ENTERPRISE — Wallowa County Search and Rescue teams were busy in 2020 and are recruiting new members, according to a press release.

Despite the COVID-19 pandemic, more people than usual came to Wallowa County to enjoy healthy outdoor activities. As a result, calls were more numerous and more intense. Missions included several days of rescues of stranded hunters in vehicles in deep snow at Hat Point and the Imnaha Country, Hells Canyon searches deep within the wilderness, numerous rescues of sick and injured hikers from the Eagle Cap Wilderness that included numerous helicopter extractions, searchers clearing the trail in to rescue and raft trips on the Minam and Grande Ronde rivers for rafting accidents.

During the past year, teams were busy hiking the wilderness, driving snowmobiles or side-by-sides, rafting rivers, using search dogs, practicing avalanche rescue, testing its drone, transporting injured hikers on mules or directing rescue helicopters to extract subjects from steep terrain.

Wallowa County SAR members are local volunteers who respond when the Wallowa County Sheriff’s Office needs help with a search or rescue. They are trained and certified through the Oregon State Sheriffs Association. Specialty teams include incident command, canine search dogs, swiftwater rescue, ropes rescue, winter team (both mechanized and backcountry skiers), medical team, drone team, equine team (riding and packing), communications, man-tracking and base camp. These teams get advanced training and certifications. Most members are on multiple teams. One of the most important roles in our group is the person responsible for callout of the members to go on a search.

Due to the increase of visitors and callouts, Wallowa County SAR is looking for new members. New members need to be able to commit time to certify (two weekends for training) and attend monthly training and meetings and go on searches.
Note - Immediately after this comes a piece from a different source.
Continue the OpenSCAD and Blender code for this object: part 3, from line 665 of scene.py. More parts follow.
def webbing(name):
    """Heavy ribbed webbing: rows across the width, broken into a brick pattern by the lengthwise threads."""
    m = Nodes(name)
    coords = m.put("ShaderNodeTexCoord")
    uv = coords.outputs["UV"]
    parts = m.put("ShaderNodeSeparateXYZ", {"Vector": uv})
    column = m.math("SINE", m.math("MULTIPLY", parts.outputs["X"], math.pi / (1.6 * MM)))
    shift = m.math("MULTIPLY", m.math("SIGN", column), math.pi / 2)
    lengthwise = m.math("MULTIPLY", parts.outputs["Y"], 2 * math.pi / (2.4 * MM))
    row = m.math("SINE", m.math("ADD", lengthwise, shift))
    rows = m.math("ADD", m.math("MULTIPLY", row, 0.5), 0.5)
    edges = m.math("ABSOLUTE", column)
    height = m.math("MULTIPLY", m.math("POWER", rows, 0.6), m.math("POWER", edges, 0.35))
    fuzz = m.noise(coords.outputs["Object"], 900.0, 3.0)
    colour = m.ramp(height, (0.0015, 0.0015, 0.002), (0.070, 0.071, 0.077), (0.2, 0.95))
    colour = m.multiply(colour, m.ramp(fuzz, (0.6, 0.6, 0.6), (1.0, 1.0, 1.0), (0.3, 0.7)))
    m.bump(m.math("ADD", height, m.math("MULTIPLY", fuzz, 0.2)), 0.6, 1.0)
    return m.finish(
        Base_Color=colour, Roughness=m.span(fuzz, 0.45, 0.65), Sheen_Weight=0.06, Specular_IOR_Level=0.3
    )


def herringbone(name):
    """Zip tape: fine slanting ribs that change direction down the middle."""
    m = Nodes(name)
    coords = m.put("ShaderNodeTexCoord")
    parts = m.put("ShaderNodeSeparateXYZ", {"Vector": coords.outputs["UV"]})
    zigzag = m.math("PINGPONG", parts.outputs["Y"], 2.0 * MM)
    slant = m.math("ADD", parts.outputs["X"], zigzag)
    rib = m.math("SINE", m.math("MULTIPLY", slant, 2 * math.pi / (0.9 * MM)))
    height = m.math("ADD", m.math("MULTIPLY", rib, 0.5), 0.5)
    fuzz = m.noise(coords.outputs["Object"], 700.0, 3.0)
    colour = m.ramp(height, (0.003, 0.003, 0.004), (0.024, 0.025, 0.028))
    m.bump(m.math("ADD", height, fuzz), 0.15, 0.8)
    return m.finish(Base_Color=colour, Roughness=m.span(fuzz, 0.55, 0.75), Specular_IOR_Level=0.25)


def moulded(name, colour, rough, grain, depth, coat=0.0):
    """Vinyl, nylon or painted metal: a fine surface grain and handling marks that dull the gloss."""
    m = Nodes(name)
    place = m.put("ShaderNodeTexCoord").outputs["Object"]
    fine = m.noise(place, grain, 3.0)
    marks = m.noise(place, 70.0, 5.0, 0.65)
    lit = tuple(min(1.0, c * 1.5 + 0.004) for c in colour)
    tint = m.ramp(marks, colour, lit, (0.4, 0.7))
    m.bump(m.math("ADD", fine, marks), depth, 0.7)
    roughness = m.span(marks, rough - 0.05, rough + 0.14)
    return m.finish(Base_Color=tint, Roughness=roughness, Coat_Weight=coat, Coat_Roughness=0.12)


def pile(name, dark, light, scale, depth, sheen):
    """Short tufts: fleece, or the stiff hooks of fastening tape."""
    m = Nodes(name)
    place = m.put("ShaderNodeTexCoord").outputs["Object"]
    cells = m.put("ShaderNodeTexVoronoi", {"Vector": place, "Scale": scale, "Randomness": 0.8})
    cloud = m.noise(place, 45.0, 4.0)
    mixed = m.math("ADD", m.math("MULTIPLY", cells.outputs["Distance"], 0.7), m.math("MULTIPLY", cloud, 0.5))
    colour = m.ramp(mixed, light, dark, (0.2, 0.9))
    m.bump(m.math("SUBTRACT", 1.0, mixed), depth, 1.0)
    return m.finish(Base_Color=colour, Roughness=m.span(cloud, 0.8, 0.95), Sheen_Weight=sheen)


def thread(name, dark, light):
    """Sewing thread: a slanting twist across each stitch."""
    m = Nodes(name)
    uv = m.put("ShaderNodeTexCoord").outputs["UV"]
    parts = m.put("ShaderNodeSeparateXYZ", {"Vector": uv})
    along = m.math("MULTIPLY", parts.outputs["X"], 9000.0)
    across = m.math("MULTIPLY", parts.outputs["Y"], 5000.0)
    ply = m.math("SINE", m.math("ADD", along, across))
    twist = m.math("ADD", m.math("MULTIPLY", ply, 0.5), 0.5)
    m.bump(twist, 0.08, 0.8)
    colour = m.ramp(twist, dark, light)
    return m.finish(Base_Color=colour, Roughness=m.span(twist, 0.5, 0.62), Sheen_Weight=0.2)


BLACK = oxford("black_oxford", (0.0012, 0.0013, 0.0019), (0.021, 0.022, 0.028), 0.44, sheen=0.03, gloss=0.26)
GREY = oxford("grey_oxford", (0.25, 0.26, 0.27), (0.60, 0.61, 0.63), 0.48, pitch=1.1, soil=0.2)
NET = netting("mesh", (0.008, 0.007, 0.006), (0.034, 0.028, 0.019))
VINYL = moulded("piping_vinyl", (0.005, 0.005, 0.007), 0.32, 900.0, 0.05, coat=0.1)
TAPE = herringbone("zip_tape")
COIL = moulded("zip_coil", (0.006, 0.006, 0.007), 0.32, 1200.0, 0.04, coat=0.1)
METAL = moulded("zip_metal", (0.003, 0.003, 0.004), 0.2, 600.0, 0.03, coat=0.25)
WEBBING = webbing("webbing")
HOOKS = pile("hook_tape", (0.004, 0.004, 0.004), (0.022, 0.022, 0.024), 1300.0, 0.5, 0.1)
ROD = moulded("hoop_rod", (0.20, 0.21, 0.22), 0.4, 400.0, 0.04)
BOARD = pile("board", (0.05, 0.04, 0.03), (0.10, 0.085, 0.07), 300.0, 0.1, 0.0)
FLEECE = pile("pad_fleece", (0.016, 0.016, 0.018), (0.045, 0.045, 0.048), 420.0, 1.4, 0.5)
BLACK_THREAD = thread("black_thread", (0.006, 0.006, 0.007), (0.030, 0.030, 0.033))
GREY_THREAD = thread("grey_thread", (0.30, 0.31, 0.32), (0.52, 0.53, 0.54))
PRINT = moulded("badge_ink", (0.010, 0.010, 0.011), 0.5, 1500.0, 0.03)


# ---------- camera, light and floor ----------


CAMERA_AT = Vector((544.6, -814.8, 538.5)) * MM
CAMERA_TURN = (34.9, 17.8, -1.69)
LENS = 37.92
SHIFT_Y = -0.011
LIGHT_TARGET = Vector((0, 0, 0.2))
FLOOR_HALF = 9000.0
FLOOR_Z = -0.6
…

Search skills include learning to use Global Positioning System, radios, map phone apps, map and compass, first aid and search techniques. Once members are certified, they can apply to join specialty teams.

For people interested in SAR but not in the active role of searcher, there are opportunities as an auxiliary member for office support, vehicle support, base camp, food and logistics.

Volunteering for SAR is demanding but rewarding, the release states. To volunteer, a person first needs to apply at the sheriff’s office. After a background check, the applicant will be contacted to attend a meeting.

Some of the most common SAR calls and how to avoid getting into those situations include:

1. Vehicles stuck in the snow. Weather in Wallowa County is extreme and moves quickly. Check with the National Weather Service before you travel. If the conditions on backcountry roads become snowy, consider turning around and backtracking because the road is only going to get even deeper with snow. Even if you see tracks ahead, having four-wheel drive does not mean one will make it.

2. Hiking in Hells Canyon. The terrain is steep due to it being the deepest river canyon in North America. The trails are often hard to find and the weather varies from top to bottom. Rattlesnakes, poison ivy and ticks are numerous. Helicopter rescues for nonmedical reasons are unlikely, as they are expensive and not always available. Also, it takes rescuers a long time to reach the river.

3. Hikers crossing snowfields and sliding to an injury. This happens regularly and is dangerous. Avoid crossing the snowfield without ice equipment.

4. Overdue hiker. Hikers should leave detailed information with someone about where they are going and when they will be done. Let the contact person know that cellphone coverage may not be available. The contact person should be notified with changes of plans.

5. Altitude sickness coupled with dehydration. In this case, drink as much water as possible and carefully move to a lower elevation and rest.

Many people in the backcountry expect immediate rescue. Helicopters cannot automatically swoop in every time. SAR volunteers must leave their work and then hike, drive or ride to the destination once the victim’s location is ascertained. Rescue can take quite a while so those enjoying the backcountry are urged to take this into consideration.